#### [EXERCISE AIM]
Repeat exactly the stretch of lines from the line containing "pieces.append(fused(name, group, finish))" through the line containing "points = [vertex.co", both included, and nothing else.

(3D code data)
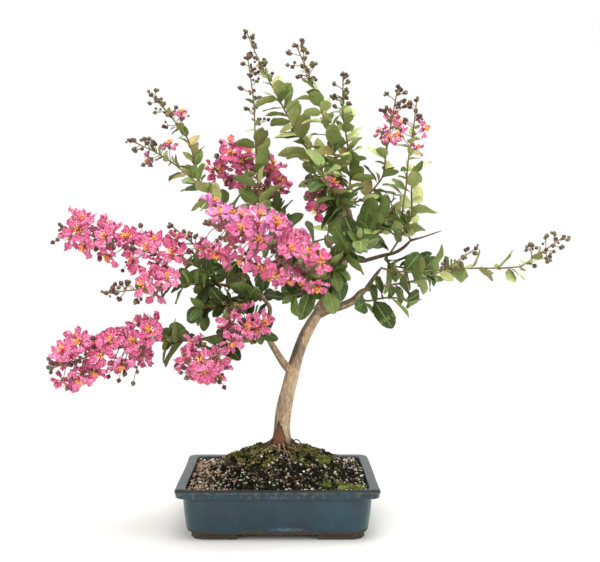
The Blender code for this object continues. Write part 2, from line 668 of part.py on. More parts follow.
def make_pot():
    """Pot turned over its lip from underside to floor, with corner feet and drain holes."""
    under = RIM_TOP - POT_HEIGHT + FOOT_HEIGHT
    floor = under + FLOOR_THICKNESS
    low_inset = BODY_INSET + BODY_TAPER

    def loop(inset, corner, height):
        return rounded_loop(RIM_LENGTH - 2 * inset, RIM_DEPTH - 2 * inset, corner, height)

    rings = []
    for step in range(UNDER_STEPS + 1):
        angle = math.pi / 2 * (1 - step / UNDER_STEPS)
        turned_in = UNDER_CURVE * (1 - math.cos(angle))
        rings.append(loop(low_inset + turned_in, BODY_CORNER - turned_in,
                          under + UNDER_CURVE * (1 - math.sin(angle))))
    rings += [loop(BODY_INSET, BODY_CORNER, RIM_TOP - LIP_HEIGHT),
              loop(0, LIP_CORNER, RIM_TOP - LIP_HEIGHT + LIP_EASE),
              loop(0, LIP_CORNER, RIM_TOP - LIP_EASE),
              loop(LIP_EASE, LIP_CORNER, RIM_TOP),
              loop(LIP_WIDTH, LIP_CORNER, RIM_TOP),
              loop(LIP_WIDTH + WALL_SLOPE, LIP_CORNER, floor)]
    pot = add_object("pot", skin(rings))
    reach_x = RIM_LENGTH / 2 - low_inset - UNDER_CURVE + FOOT_SINK
    reach_y = RIM_DEPTH / 2 - low_inset - UNDER_CURVE + FOOT_SINK
    feet = []
    for side_x in (1, -1):
        for side_y in (1, -1):
            inner_x, inner_y = reach_x - FOOT_WIDTH, reach_y - FOOT_WIDTH
            outline = [(reach_x - FOOT_REACH, reach_y), (reach_x - FOOT_REACH + 3, inner_y),
                       (inner_x, inner_y), (inner_x, reach_y - FOOT_RETURN),
                       (reach_x, reach_y - FOOT_RETURN - 3), (reach_x, inner_y),
                       (reach_x - FOOT_WIDTH / 3, reach_y - FOOT_WIDTH / 3), (inner_x, reach_y)]
            if side_x * side_y < 0:
                outline.reverse()
            feet.append(skin([[(side_x * x, side_y * y, z) for x, y in outline]
                              for z in (under - FOOT_HEIGHT, under + FOOT_SINK)]))
    combine(pot, feet, "UNION")
    angles = np.arange(DRAIN_SIDES) * 2 * math.pi / DRAIN_SIDES
    holes = []
    for side in (-1, 1):
        ring = np.column_stack([side * DRAIN_SPACING / 2 + DRAIN_RADIUS * np.cos(angles),
                                DRAIN_RADIUS * np.sin(angles), np.zeros(DRAIN_SIDES)])
        holes.append(skin([ring + (0, 0, under - 1), ring + (0, 0, floor + 1)]))
    combine(pot, holes, "DIFFERENCE")
    pot.data.materials.clear()
    pot.data.materials.append(material("glaze"))
    return pot


def make_screen(name, side):
    """Square plastic screen with slots, lying over a drain hole."""
    bottom = RIM_TOP - POT_HEIGHT + FOOT_HEIGHT + FLOOR_THICKNESS + CLEAR
    half = SCREEN_SIZE / 2
    middle = side * DRAIN_SPACING / 2

    def plate(low_x, high_x, low_y, high_y, low_z, high_z):
        corners = [(low_x, low_y), (high_x, low_y), (high_x, high_y), (low_x, high_y)]
        return skin([[(middle + x, y, z) for x, y in corners] for z in (low_z, high_z)])

    screen = add_object(name, plate(-half, half, -half, half, bottom, bottom + SCREEN_THICKNESS))
    pitch = SCREEN_SIZE / (SCREEN_SLOTS + 0.6)
    slots = []
    for index in range(SCREEN_SLOTS):
        x = (index - (SCREEN_SLOTS - 1) / 2) * pitch
        for low, high in ((-half + 2.5, -1.2), (1.2, half - 2.5)):
            slots.append(plate(x - pitch * 0.3, x + pitch * 0.3, low, high, bottom - 1, bottom + 2))
    combine(screen, slots, "DIFFERENCE")
    screen.data.materials.clear()
    screen.data.materials.append(material("screen"))
    return screen


def make_soil(wood):
    """Mounded soil that fills the pot, cut where the trunk and roots stand in it."""
    floor = RIM_TOP - POT_HEIGHT + FOOT_HEIGHT + FLOOR_THICKNESS
    bottom = floor + SCREEN_THICKNESS + 2 * CLEAR
    top = RIM_TOP - SOIL_BELOW_RIM

    def wall_loop(height):
        slope = WALL_SLOPE * (RIM_TOP - height) / (RIM_TOP - floor)
        inset = 2 * (LIP_WIDTH + slope + CLEAR)
        corners = rounded_loop(RIM_LENGTH - inset, RIM_DEPTH - inset, LIP_CORNER, height)
        loop = []
        for index, corner in enumerate(corners):
            loop.append(corner)
            if index % (CORNER_STEPS + 1) == CORNER_STEPS:
                following = np.array(corners[(index + 1) % len(corners)])
                for step in range(1, SOIL_SIDE_STEPS + 1):
                    loop.append(tuple(corner + (following - corner) * step / (SOIL_SIDE_STEPS + 1)))
        return np.array(loop)

    wall = wall_loop(top)
    step = 2 * math.pi / len(wall)
    angles = math.pi / 4 + step * (np.arange(len(wall)) - CORNER_STEPS / 2)
    oval = np.column_stack([(RIM_LENGTH / 2 - LIP_WIDTH) * np.cos(angles),
                            (RIM_DEPTH / 2 - LIP_WIDTH) * np.sin(angles)])
    rings = [wall_loop(bottom), wall]
    for level in range(1, SOIL_LOOPS):
        share = level / SOIL_LOOPS
        roundness = min(1.0, OVAL_SOON * share)
        loop = wall.copy()
        loop[:, :2] = (1 - share) * ((1 - roundness) * wall[:, :2] + roundness * oval)
        loop[:, 0] += TRUNK_X * share
        loop[:, 2] = mound(loop[:, 0], loop[:, 1])
        rings.append(loop)
    soil = add_object("soil", skin(rings, tip=(TRUNK_X, 0, float(mound(TRUNK_X, 0)))))
    trunk, radii = wood["trunk"]
    buried = trunk[:, 2] < RIM_TOP + MOUND_HEIGHT + 2 * TRUNK_STEP
    low = np.vstack([trunk[0] - (0, 0, CLEAR), trunk[buried][1:]])
    holes = [tube(low, radii[buried] + SOCKET_CLEAR, TRUNK_SIDES)] + grow_roots(SOCKET_CLEAR)
    combine(soil, holes, "DIFFERENCE")
    soil.data.materials.clear()
    soil.data.materials.append(material("soil"))
    return soil


def main():
    for old in list(bpy.data.objects):
        bpy.data.objects.remove(old)
    wood = grow_wood()
    shells = lay_out(wood)
    shells["trunk"] += grow_roots()
    pieces = [make_pot(), make_screen("drain_screen_left", -1), make_screen("drain_screen_right", 1),
              make_soil(wood)]
    for name, group in shells.items():
        finish = "bark" if name == "trunk" else "leaf"
        if name.startswith("head_"):
            finish = "petal" if SHOOTS[name[5:]][5] else "bud"
        pieces.append(fused(name, group, finish))
    corners = np.array([corner for piece in pieces for corner in piece.bound_box])
    middle = (corners.min(axis=0) + corners.max(axis=0)) / 2
    stand = bpy.data.objects.new("stand", None)
    bpy.context.scene.collection.objects.link(stand)
    stand.location = (-middle[0], -middle[1], -corners[:, 2].min())
    for piece in pieces:
        piece.parent = stand


main()
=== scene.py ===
# A crepe myrtle bonsai in flower, in its glazed pot, dressed for the render. The tree is grown again from
# the tables that the solids use, so each fine leaf, floret and bud stands where its solid does. Tables
# are in millimetres from the middle of the pot, 60 mm under its rim.
import math
import random

import bpy
import numpy as np
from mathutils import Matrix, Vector
from mathutils.bvhtree import BVHTree


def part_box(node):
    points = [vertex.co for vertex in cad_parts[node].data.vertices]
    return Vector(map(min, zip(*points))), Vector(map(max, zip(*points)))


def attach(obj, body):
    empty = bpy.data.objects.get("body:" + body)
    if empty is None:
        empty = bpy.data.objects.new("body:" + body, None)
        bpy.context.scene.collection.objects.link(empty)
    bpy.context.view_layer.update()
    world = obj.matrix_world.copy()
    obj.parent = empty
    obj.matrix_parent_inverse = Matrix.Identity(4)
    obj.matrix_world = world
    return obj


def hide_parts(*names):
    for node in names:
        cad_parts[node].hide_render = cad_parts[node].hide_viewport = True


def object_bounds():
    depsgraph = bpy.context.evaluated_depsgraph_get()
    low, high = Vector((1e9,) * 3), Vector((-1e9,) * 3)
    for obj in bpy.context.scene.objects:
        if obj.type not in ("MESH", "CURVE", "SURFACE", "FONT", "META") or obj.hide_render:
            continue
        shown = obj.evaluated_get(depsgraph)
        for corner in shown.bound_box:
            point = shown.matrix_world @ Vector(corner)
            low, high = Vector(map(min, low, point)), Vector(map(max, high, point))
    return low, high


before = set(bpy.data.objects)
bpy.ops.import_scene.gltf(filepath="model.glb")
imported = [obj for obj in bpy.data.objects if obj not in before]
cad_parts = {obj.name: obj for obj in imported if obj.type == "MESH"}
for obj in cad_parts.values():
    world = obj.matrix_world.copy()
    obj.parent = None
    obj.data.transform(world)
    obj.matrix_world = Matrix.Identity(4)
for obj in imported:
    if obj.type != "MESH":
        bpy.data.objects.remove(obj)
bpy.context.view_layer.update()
print("frame loaded:", len(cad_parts), "nodes")

mm = 0.001
clear = 0.3  # gap between pieces that touch
goldenAngle = math.radians(137.5)
anyWay = (0.31, 0.52, 0.79)  # a direction that nothing runs along

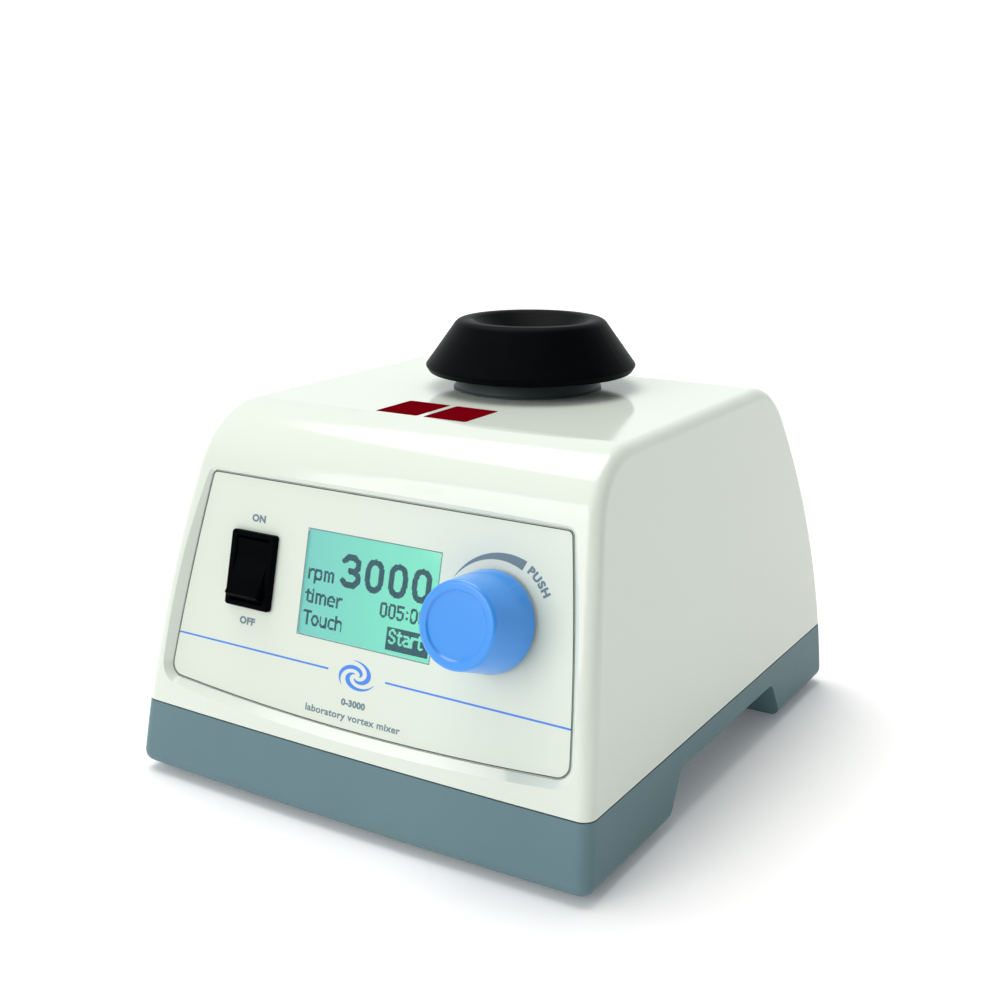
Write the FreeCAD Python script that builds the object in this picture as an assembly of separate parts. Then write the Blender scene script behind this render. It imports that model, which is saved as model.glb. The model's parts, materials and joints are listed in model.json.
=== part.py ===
import FreeCAD, Part
import math
import os

V = FreeCAD.Vector
X_DIR, Z_DIR = V(1, 0, 0), V(0, 0, 1)

# Vortex mixer. Millimetres, +Z up, control panel facing -Y, the feet stand on z = 0 and the
# origin is under the middle of the overall box.

# Casing. Each wall is an arc in elevation: how far out it stands at the seam between the casing
# and the base, its lean inwards there in degrees, and its radius.
FRONT_WALL = (98.5, 10.5, 600.0)
BACK_WALL = (104.72, 5.7, 248.0)
SIDE_WALL = (89.2, 4.5, 1050.0)
FRONT_BOW_RADIUS = 3000.0
SEAM_Z = 26.0
SEAM_GAP = 0.5
TOP_Z = 128.8
UNDERSIDE_Z = 2.5
FRONT_BEND = 28.0
BACK_BEND = 25.0
CORNER_ROUND = 4.5
UNDER_ROUND = 4.0
SKIN = 3.0

# Tunnel that crosses the base from side to side between the front and rear feet.
TUNNEL_ROOF_Z = 18.2
TUNNEL_ROOF_Y = (-34.0, 48.5)
TUNNEL_FOOT_Y = (-45.0, 56.5)
TUNNEL_ROUND = 4.5

# Control panel: a flat plane leaning back, that starts at PANEL_Y at the seam's height. Places on
# it are (across, up the slope from the seam, out of the face).
PANEL_LEAN = 13.75
PANEL_Y = -95.6
PANEL_THICK = 1.0
PANEL_BACKING = 2.5
PANEL_TOP = (70.7, 83.5)
PANEL_FOOT = (80.0, 10.6)
PANEL_FOOT_DIP = 3.5
PANEL_SIDE_BOW = 0.8
PANEL_ROUNDS = (2.0, 4.5)
PANEL_GAP = 0.45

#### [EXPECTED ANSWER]
        pieces.append(fused(name, group, finish))
    corners = np.array([corner for piece in pieces for corner in piece.bound_box])
    middle = (corners.min(axis=0) + corners.max(axis=0)) / 2
    stand = bpy.data.objects.new("stand", None)
    bpy.context.scene.collection.objects.link(stand)
    stand.location = (-middle[0], -middle[1], -corners[:, 2].min())
    for piece in pieces:
        piece.parent = stand


main()
=== scene.py ===
# A crepe myrtle bonsai in flower, in its glazed pot, dressed for the render. The tree is grown again from
# the tables that the solids use, so each fine leaf, floret and bud stands where its solid does. Tables
# are in millimetres from the middle of the pot, 60 mm under its rim.
import math
import random

import bpy
import numpy as np
from mathutils import Matrix, Vector
from mathutils.bvhtree import BVHTree


def part_box(node):
    points = [vertex.co for vertex in cad_parts[node].data.vertices]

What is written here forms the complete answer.